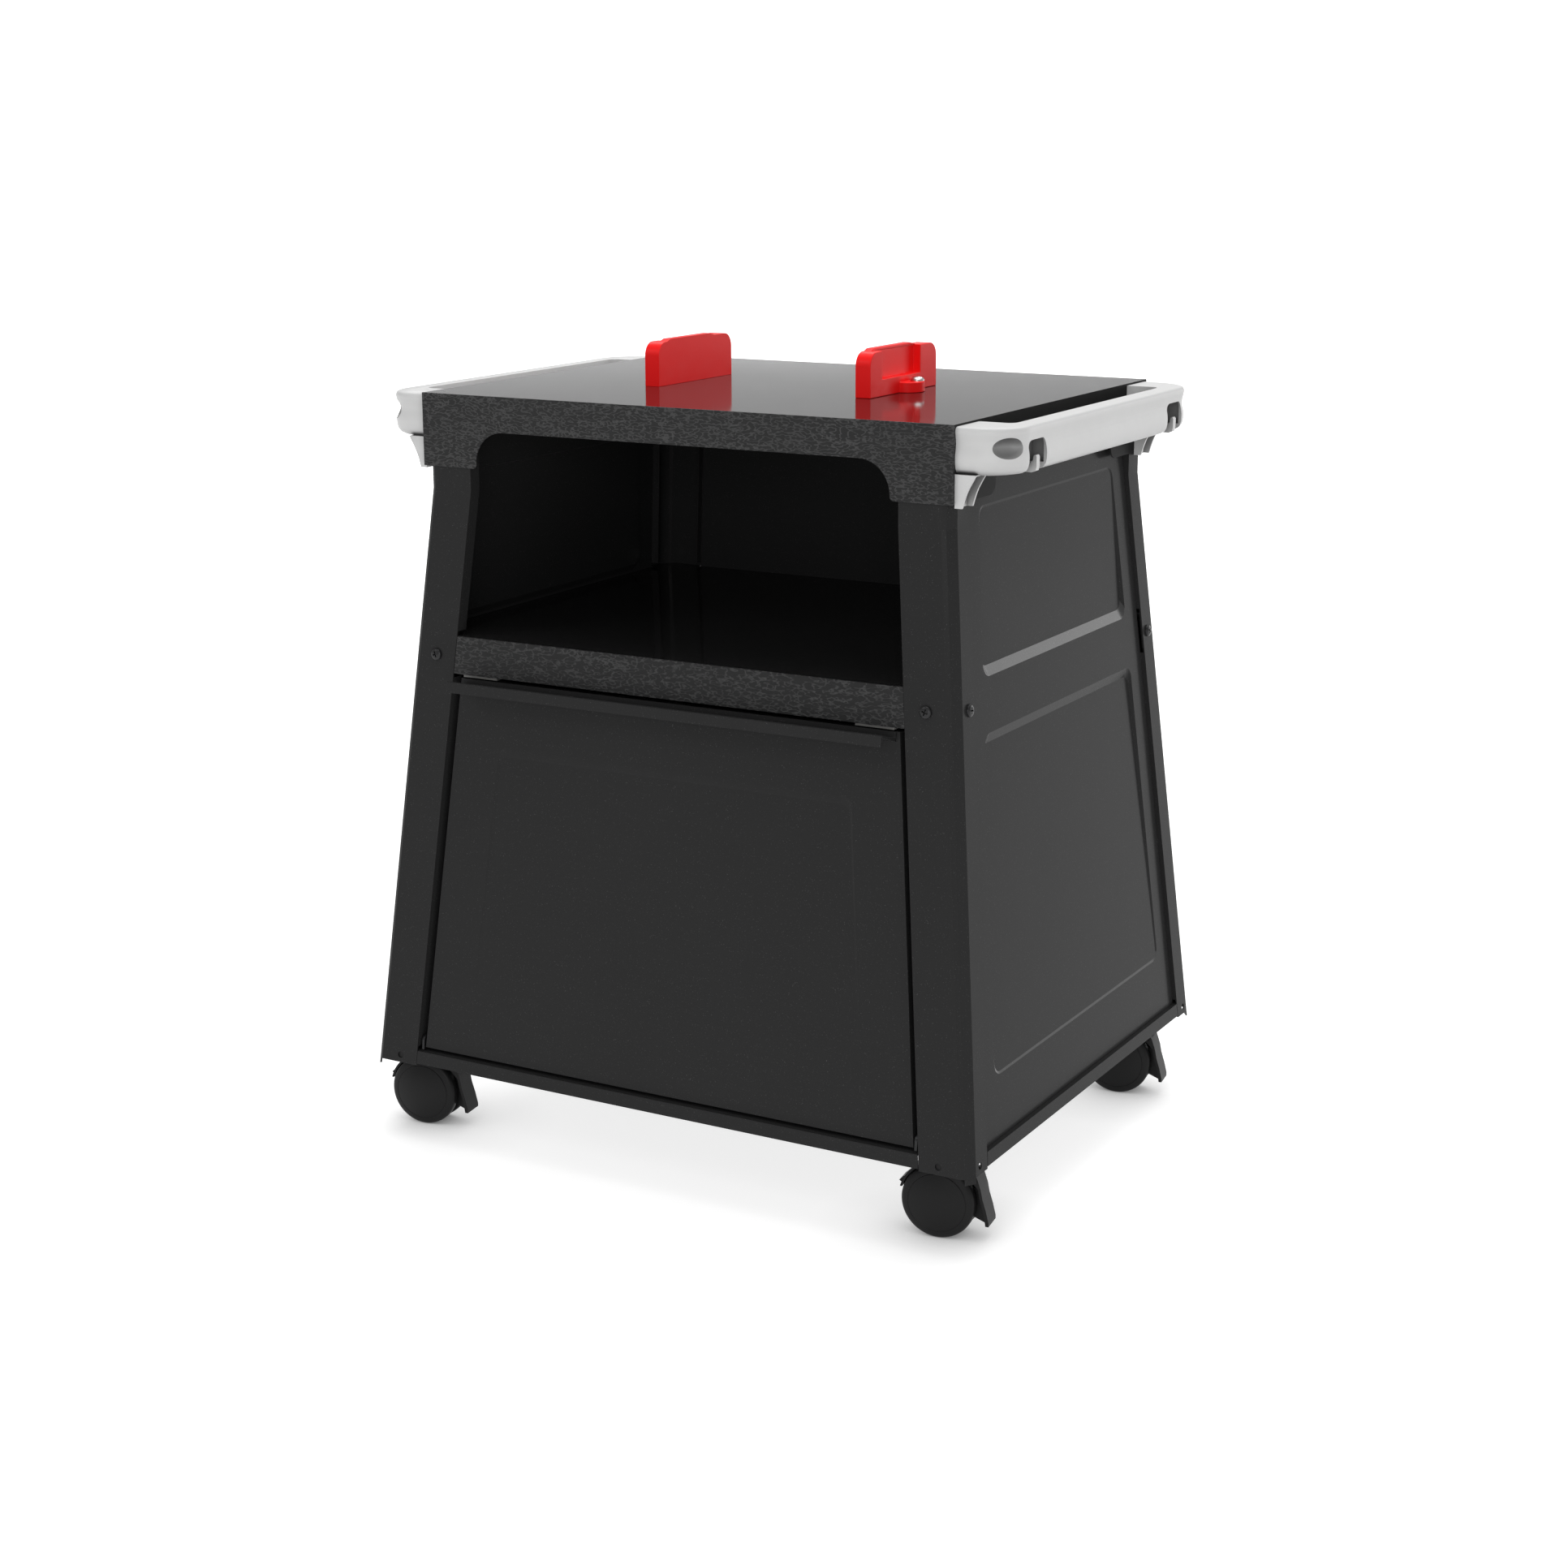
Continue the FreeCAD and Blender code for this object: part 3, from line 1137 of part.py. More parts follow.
def make_stems():
    """Steel stems fixed under the tray, and the sockets that hold them."""
    stems, sockets = [], []
    for side in (-1, 1):
        for end in (-1, 1):
            centre = ("%d * caster_x" % side, "%d * caster_y" % end)
            stem = new_body("stem")
            rod(stem, "XY", centre, "stem_radius", "stem_bottom + gap", "stem_top - stem_bottom - gap")
            stems.append(stem)
            socket = new_body("socket")
            length = "tray_height - gauge - hood_top - gap"
            rod(socket, "XY", centre, "socket_radius", "hood_top + gap", length)
            rod(socket, "XY", centre, "stem_radius", "hood_top", "stem_top - hood_top", cut=True)
            sockets.append(socket)
    group("caster_stems", stems)
    group("caster_sockets", sockets)


def build():
    make_top()
    make_fascia("front_fascia", -1, True)
    make_fascia("rear_fascia", 1, False)
    make_handle("left_handle", -1)
    make_handle("right_handle", 1)
    for side, side_name in ((-1, "left"), (1, "right")):
        for end, end_name in ((-1, "front"), (1, "rear")):
            make_leg("%s_%s_leg" % (end_name, side_name), side, end)
    make_side_panel("left_side_panel", -1)
    make_side_panel("right_side_panel", 1)
    make_back_panel()
    make_tray()
    make_shelf()
    make_shelf_rail()
    make_door()
    make_pull()
    make_hinges()
    make_catches()
    make_leg_screws()
    make_handle_screws()
    make_lock_bracket("left_lock_bracket", -1)
    make_lock_bracket("right_lock_bracket", 1)
    make_lock_screws()
    for side, side_name in ((-1, "left"), (1, "right")):
        for end, end_name in ((-1, "front"), (1, "rear")):
            make_caster("%s_%s_caster" % (end_name, side_name), side, end)
    make_stems()


def check():
    """Stop if an object failed or a piece has no valid solid."""
    document.recompute()
    bad = [o.Name for o in document.Objects if set(o.State) & {"Invalid", "Error"}]
    for node in nodes:
        if node.Shape.isNull() or not node.Shape.isValid() or not node.Shape.Solids:
            bad.append(node.Label)
    if bad:
        raise RuntimeError("failed objects: " + ", ".join(bad))


def write():
    os.makedirs("parts", exist_ok=True)
    for node in nodes:
        node.Shape.exportStep("parts/%s.step" % node.Label)
        print(node.Label, len(node.Shape.Solids), "solids", round(node.Shape.Volume / 1000, 2), "cm3")


build()
check()
write()
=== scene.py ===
"""Looks of a grill cart with storage: painted sheet, moulded handles, brackets and casters."""
import logging
import math
from dataclasses import dataclass
from enum import Enum
from typing import Callable, Iterable, Sequence

import bpy
from mathutils import Euler, Matrix, Vector


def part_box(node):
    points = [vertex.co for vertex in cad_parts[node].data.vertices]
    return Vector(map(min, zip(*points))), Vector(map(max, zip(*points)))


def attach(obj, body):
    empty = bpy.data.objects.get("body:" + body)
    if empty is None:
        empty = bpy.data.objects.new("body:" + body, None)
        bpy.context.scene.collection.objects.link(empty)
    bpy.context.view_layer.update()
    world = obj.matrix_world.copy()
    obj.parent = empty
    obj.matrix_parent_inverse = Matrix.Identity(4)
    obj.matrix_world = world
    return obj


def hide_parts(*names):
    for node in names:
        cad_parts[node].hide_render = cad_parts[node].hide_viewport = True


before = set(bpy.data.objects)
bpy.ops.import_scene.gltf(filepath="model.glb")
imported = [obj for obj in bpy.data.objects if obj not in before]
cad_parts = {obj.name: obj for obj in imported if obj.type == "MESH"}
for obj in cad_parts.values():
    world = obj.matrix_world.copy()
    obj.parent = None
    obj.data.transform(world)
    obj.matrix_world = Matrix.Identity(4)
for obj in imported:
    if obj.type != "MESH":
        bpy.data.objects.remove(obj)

LOG = logging.getLogger("grill_cart")
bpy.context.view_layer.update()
Point = tuple[float, float, float]
Flat = tuple[float, float]

# Lengths are in metres: Z up, X to the right seen from the front, Y to the back, the floor at zero.
SPLAY = math.radians(5.22)
KNEE = 0.696
HANDLE_SCREW_Y = 0.213
HANDLE_SCREW_Z = 0.723
ROUNDED_ANGLE = 28.0


class Side(Enum):
    """Which half of the cart a piece belongs to, seen from the front."""

    LEFT = -1
    RIGHT = 1

    @property
    def word(self) -> str:
        """The side's name in piece names."""
        return self.name.lower()


class Plane(Enum):
    """The plane that an outline is drawn in, with the axis it is pushed along."""

    XY = (0, 1, 2)
    XZ = (0, 2, 1)
    YZ = (1, 2, 0)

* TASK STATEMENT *
Reproduce the complete data exactly as presented above.

* THE OUTPUT *
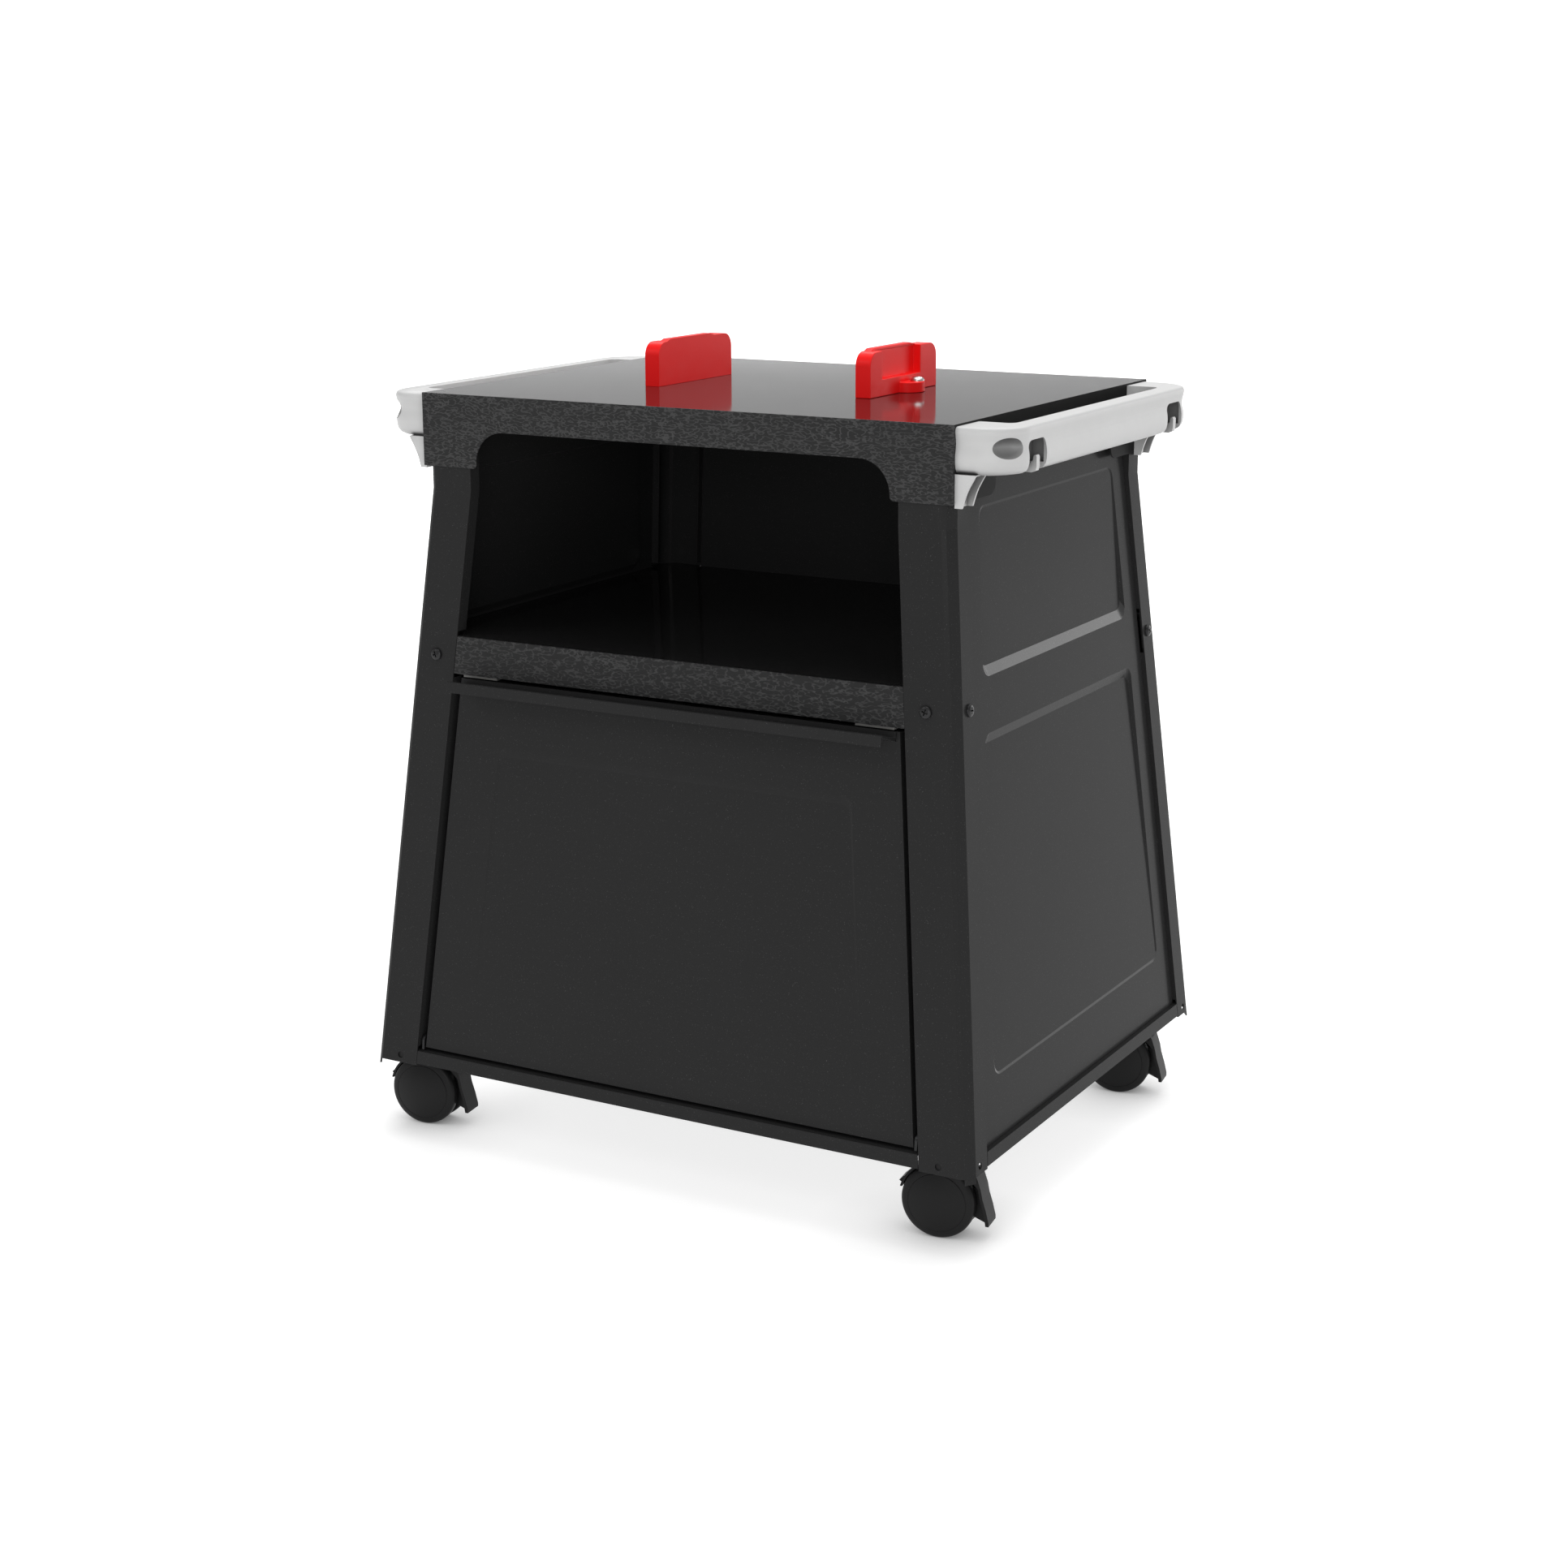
Continue the FreeCAD and Blender code for this object: part 3, from line 1137 of part.py. More parts follow.
def make_stems():
    """Steel stems fixed under the tray, and the sockets that hold them."""
    stems, sockets = [], []
    for side in (-1, 1):
        for end in (-1, 1):
            centre = ("%d * caster_x" % side, "%d * caster_y" % end)
            stem = new_body("stem")
            rod(stem, "XY", centre, "stem_radius", "stem_bottom + gap", "stem_top - stem_bottom - gap")
            stems.append(stem)
            socket = new_body("socket")
            length = "tray_height - gauge - hood_top - gap"
            rod(socket, "XY", centre, "socket_radius", "hood_top + gap", length)
            rod(socket, "XY", centre, "stem_radius", "hood_top", "stem_top - hood_top", cut=True)
            sockets.append(socket)
    group("caster_stems", stems)
    group("caster_sockets", sockets)


def build():
    make_top()
    make_fascia("front_fascia", -1, True)
    make_fascia("rear_fascia", 1, False)
    make_handle("left_handle", -1)
    make_handle("right_handle", 1)
    for side, side_name in ((-1, "left"), (1, "right")):
        for end, end_name in ((-1, "front"), (1, "rear")):
            make_leg("%s_%s_leg" % (end_name, side_name), side, end)
    make_side_panel("left_side_panel", -1)
    make_side_panel("right_side_panel", 1)
    make_back_panel()
    make_tray()
    make_shelf()
    make_shelf_rail()
    make_door()
    make_pull()
    make_hinges()
    make_catches()
    make_leg_screws()
    make_handle_screws()
    make_lock_bracket("left_lock_bracket", -1)
    make_lock_bracket("right_lock_bracket", 1)
    make_lock_screws()
    for side, side_name in ((-1, "left"), (1, "right")):
        for end, end_name in ((-1, "front"), (1, "rear")):
            make_caster("%s_%s_caster" % (end_name, side_name), side, end)
    make_stems()


def check():
    """Stop if an object failed or a piece has no valid solid."""
    document.recompute()
    bad = [o.Name for o in document.Objects if set(o.State) & {"Invalid", "Error"}]
    for node in nodes:
        if node.Shape.isNull() or not node.Shape.isValid() or not node.Shape.Solids:
            bad.append(node.Label)
    if bad:
        raise RuntimeError("failed objects: " + ", ".join(bad))


def write():
    os.makedirs("parts", exist_ok=True)
    for node in nodes:
        node.Shape.exportStep("parts/%s.step" % node.Label)
        print(node.Label, len(node.Shape.Solids), "solids", round(node.Shape.Volume / 1000, 2), "cm3")


build()
check()
write()
=== scene.py ===
"""Looks of a grill cart with storage: painted sheet, moulded handles, brackets and casters."""
import logging
import math
from dataclasses import dataclass
from enum import Enum
from typing import Callable, Iterable, Sequence

import bpy
from mathutils import Euler, Matrix, Vector


def part_box(node):
    points = [vertex.co for vertex in cad_parts[node].data.vertices]
    return Vector(map(min, zip(*points))), Vector(map(max, zip(*points)))


def attach(obj, body):
    empty = bpy.data.objects.get("body:" + body)
    if empty is None:
        empty = bpy.data.objects.new("body:" + body, None)
        bpy.context.scene.collection.objects.link(empty)
    bpy.context.view_layer.update()
    world = obj.matrix_world.copy()
    obj.parent = empty
    obj.matrix_parent_inverse = Matrix.Identity(4)
    obj.matrix_world = world
    return obj


def hide_parts(*names):
    for node in names:
        cad_parts[node].hide_render = cad_parts[node].hide_viewport = True


before = set(bpy.data.objects)
bpy.ops.import_scene.gltf(filepath="model.glb")
imported = [obj for obj in bpy.data.objects if obj not in before]
cad_parts = {obj.name: obj for obj in imported if obj.type == "MESH"}
for obj in cad_parts.values():
    world = obj.matrix_world.copy()
    obj.parent = None
    obj.data.transform(world)
    obj.matrix_world = Matrix.Identity(4)
for obj in imported:
    if obj.type != "MESH":
        bpy.data.objects.remove(obj)

LOG = logging.getLogger("grill_cart")
bpy.context.view_layer.update()
Point = tuple[float, float, float]
Flat = tuple[float, float]

# Lengths are in metres: Z up, X to the right seen from the front, Y to the back, the floor at zero.
SPLAY = math.radians(5.22)
KNEE = 0.696
HANDLE_SCREW_Y = 0.213
HANDLE_SCREW_Z = 0.723
ROUNDED_ANGLE = 28.0


class Side(Enum):
    """Which half of the cart a piece belongs to, seen from the front."""

    LEFT = -1
    RIGHT = 1

    @property
    def word(self) -> str:
        """The side's name in piece names."""
        return self.name.lower()


class Plane(Enum):
    """The plane that an outline is drawn in, with the axis it is pushed along."""

    XY = (0, 1, 2)
    XZ = (0, 2, 1)
    YZ = (1, 2, 0)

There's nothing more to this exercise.